EXERCISE BRIEF
What is the count of lines in the listing below that hold the string "loose"? Reply with that number alone.

---------- ENTRIES PROVIDED

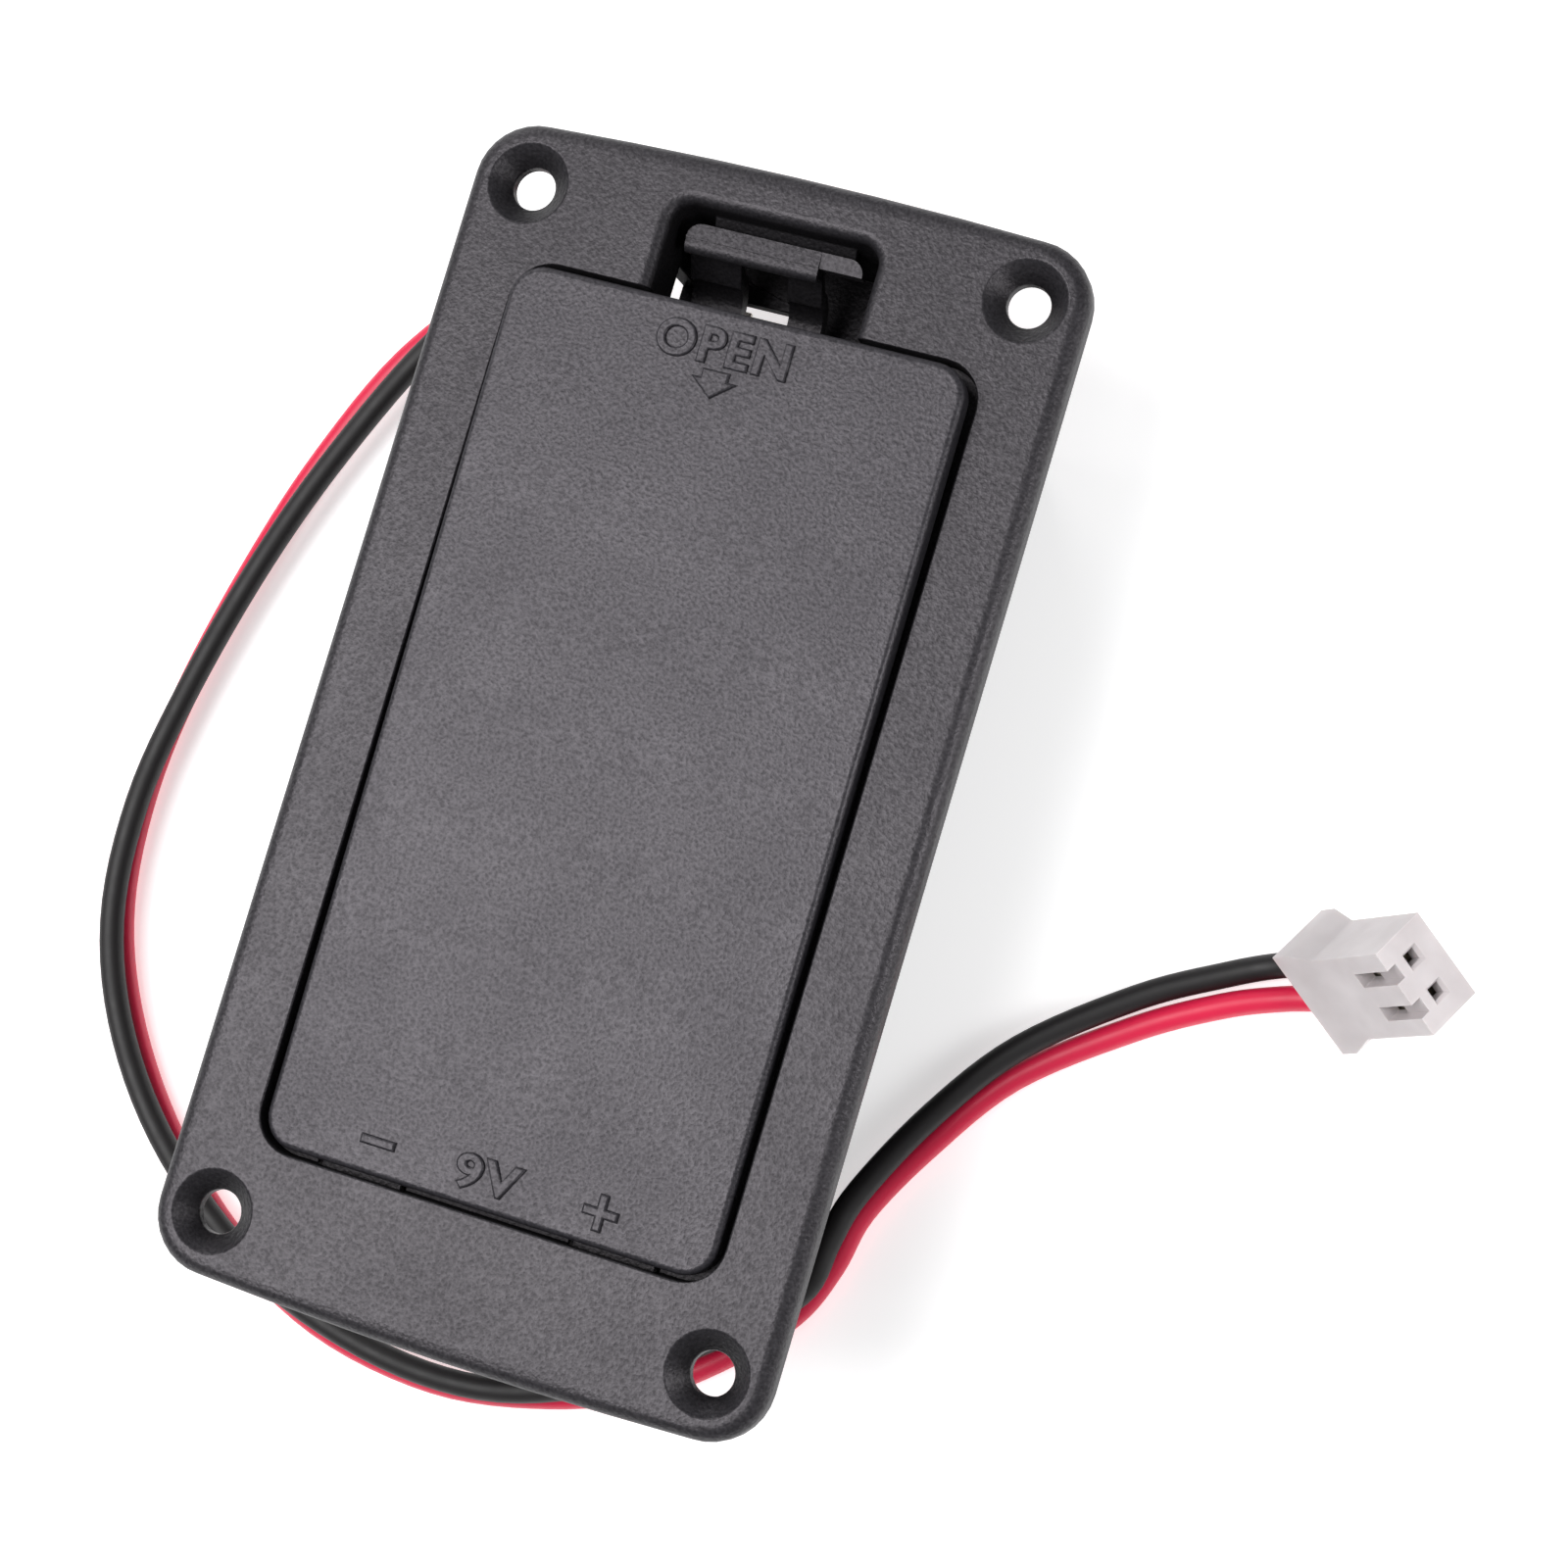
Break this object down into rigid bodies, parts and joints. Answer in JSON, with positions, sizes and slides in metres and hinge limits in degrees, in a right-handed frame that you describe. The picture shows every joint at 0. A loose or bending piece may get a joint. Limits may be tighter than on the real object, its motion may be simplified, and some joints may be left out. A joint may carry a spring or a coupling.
{
  "type": "nine volt battery holder",
  "caption": "Flush-mount box for one block battery, with a screw-down flange, a hinged lid, a sprung thumb latch, and red and black leads to a two-way crimp plug.",
  "frame": {"origin": "middle of the underside of the tub, which the holder rests on", "axes": "+Z out of the plate's face, +Y along the plate towards the latch, +X across the plate towards the positive contact"},
  "size_m": [0.0878, 0.08, 0.0232],
  "materials": {
    "case_plastic": "fine moulded grain",
    "lid_plastic": "fine moulded grain",
    "contact_metal": "nickel plated spring strip",
    "solder": "bright solder",
    "red_insulation": "smooth extruded",
    "black_insulation": "smooth extruded",
    "plug_nylon": "milky unfilled nylon",
    "terminal_metal": "tin plated brass"
  },
  "bodies": {
    "case": {"case": "case_plastic", "contact_positive": "contact_metal", "contact_negative": "contact_metal", "solder_positive": "solder", "solder_negative": "solder", "wire_red": "red_insulation", "wire_black": "black_insulation", "plug_housing": "plug_nylon", "crimp_terminal_red": "terminal_metal", "crimp_terminal_black": "terminal_metal"},
    "lid": {"lid": "lid_plastic"},
    "latch": {"latch_tongue": "lid_plastic"}
  },
  "joints": [
    {"name": "lid_hinge", "type": "hinge", "parent": "case", "child": "lid", "pos_m": [0, -0.02705, 0.0215], "axis": [1, 0, 0], "range_deg": [0, 75]},
    {"name": "latch_flex", "type": "hinge", "parent": "lid", "child": "latch", "pos_m": [0, 0.02964, 0.01648], "axis": [1, 0, 0], "range_deg": [0, 12], "stiffness_Nm_per_rad": 0.03}
  ]
}
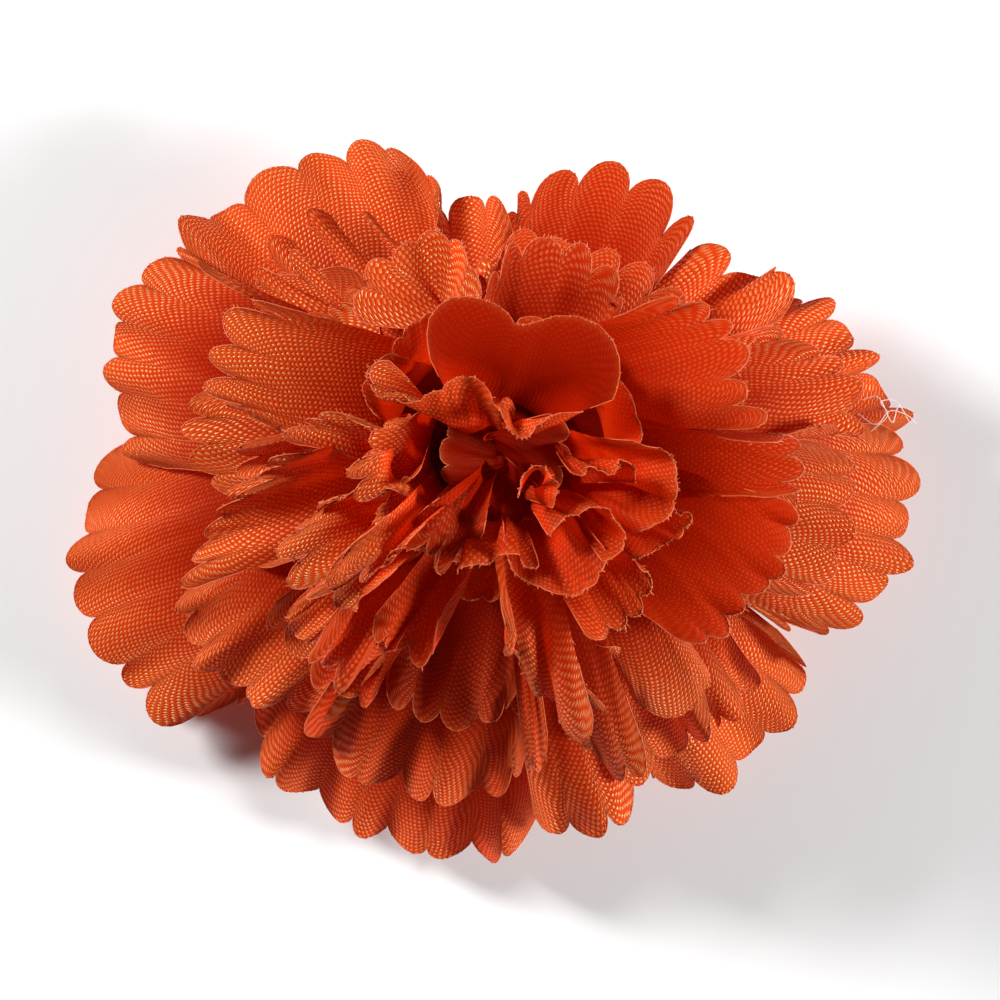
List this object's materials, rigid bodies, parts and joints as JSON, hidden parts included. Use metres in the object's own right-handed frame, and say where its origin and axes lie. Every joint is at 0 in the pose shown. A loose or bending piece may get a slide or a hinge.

--------------------

FULL SOLUTION
2